The Chairman- "The chairman apologizes to Mr. Wright for not recognizing the most valuable member of the family."

Mr. Wright- "The apology is accepted." (Orville just lets this pass, which was classy on his part).

The Chairman- "Are there any further questions?"

Mr. Durand- "Mr. Wright, I want to ask: What in your view may be looked for in the near future along the lines of advances in weight-carrying capacity and radius of operation?"

Mr. Wright- "That has been gradually extending for the last six or seven years. I see no reason why is should not go on for some time to come at least at the same rate that is has been progressing."

Mr. Durand- "That is, you look for a continuous development?"

Mr. Wright- "Up to a limit. There will be an ultimate limit. There will be a limit, but I do not feel that we have nearly reached that."

Mr. Durand- "You would not feel like attempting to specify that limit?"

Mr. Wright- "No; I have not made a calculation of that kind and therefore would not wish to express a definite figure."

The Chairman- "Congressman Parker."

Representative Parker- "Mr. Wright, you heard Mr. Madden's testimony. Now if we should stop the Government experimentation and leave it all in the hands of the industry do you suppose we would progress as fast as we would- I mean having the Government specify what they want in the plane and leaving the experimentation in the hands of the industry; do you suppose we would progress as fast as would under the present system?"

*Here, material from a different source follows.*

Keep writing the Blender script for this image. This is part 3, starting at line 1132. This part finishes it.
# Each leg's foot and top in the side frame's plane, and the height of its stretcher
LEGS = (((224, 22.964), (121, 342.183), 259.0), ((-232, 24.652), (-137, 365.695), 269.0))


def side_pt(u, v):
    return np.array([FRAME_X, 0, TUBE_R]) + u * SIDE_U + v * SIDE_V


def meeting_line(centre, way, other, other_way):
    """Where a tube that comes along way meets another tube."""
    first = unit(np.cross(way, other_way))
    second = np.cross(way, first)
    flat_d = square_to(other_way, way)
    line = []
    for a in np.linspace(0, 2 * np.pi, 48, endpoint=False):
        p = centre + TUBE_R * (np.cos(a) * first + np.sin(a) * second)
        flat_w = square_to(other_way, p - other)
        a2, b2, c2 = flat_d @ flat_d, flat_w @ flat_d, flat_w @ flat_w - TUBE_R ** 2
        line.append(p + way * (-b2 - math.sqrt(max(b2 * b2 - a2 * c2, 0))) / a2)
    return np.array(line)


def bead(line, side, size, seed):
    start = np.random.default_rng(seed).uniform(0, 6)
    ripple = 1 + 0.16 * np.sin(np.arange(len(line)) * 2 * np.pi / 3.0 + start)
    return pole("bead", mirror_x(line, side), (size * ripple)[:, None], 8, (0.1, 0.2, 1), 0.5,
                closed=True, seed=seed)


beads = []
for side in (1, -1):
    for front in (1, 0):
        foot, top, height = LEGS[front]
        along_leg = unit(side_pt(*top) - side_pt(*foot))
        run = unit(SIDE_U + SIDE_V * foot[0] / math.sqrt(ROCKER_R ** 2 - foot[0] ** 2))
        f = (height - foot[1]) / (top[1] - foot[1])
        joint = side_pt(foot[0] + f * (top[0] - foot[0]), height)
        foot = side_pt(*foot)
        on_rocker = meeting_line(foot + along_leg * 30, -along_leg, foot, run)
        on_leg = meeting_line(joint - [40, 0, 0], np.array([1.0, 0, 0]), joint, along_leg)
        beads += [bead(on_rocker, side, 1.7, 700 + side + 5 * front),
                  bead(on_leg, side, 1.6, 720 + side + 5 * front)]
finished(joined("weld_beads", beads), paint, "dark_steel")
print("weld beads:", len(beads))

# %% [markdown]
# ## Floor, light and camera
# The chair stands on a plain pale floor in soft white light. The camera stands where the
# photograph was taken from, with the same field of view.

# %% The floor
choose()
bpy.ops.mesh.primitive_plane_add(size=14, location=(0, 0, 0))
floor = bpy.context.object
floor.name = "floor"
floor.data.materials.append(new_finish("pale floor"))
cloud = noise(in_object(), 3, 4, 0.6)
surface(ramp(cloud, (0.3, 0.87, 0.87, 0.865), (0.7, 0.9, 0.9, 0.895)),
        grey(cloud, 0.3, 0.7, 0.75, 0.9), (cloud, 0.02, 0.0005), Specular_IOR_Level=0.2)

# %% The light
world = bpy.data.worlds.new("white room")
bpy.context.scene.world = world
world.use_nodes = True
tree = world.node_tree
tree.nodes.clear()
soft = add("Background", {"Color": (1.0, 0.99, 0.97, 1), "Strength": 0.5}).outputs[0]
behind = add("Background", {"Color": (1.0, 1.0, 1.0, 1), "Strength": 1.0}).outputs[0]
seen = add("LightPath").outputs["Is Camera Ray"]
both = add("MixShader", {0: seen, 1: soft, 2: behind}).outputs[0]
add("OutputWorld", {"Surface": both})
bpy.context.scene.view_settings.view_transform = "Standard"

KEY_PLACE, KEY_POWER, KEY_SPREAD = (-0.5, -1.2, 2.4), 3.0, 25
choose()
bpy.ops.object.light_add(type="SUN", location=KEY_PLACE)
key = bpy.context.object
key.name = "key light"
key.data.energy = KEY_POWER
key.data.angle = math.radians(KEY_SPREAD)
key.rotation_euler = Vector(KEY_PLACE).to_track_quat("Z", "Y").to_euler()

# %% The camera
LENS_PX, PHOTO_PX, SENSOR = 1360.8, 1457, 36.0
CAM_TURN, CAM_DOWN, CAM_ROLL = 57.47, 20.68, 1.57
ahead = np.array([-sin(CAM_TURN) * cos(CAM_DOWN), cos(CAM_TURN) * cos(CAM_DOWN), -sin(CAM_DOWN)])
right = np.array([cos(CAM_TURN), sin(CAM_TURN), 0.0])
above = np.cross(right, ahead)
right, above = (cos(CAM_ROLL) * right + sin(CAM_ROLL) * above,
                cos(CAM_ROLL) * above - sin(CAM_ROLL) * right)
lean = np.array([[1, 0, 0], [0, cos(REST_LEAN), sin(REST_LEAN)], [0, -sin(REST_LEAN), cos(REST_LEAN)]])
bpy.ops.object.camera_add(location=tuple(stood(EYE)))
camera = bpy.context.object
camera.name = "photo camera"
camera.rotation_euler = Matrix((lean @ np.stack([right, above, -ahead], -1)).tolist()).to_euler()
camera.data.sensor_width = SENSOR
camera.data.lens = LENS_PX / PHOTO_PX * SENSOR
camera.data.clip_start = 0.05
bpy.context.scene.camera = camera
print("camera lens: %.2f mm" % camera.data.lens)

Mr. Wright- "I think we would progress faster under a system in which both the industry and the Government carry on experimentation. I do not believe in concentrating all of it in any one place."

Representative Parker- "In the industry?"

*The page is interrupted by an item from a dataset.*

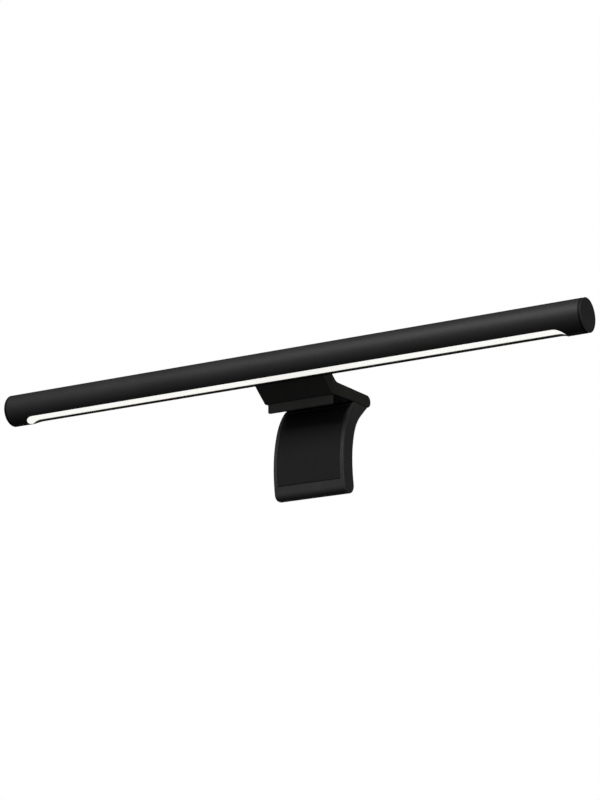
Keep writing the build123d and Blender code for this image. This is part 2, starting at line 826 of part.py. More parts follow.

Mr. Wright- "Yes; I do not believe in concentrating all of it either in the industry or in the Government, nor in just one division of the Government, for instance at McCook Field. I believe in having an engineering division in the Army and one also in the Navy. I believe friendly competition between these divisions is for the public good."

Representative Parker- "I wanted your opinion on that."

The Chairman- "We are very much indebted to you, Mr. Wright."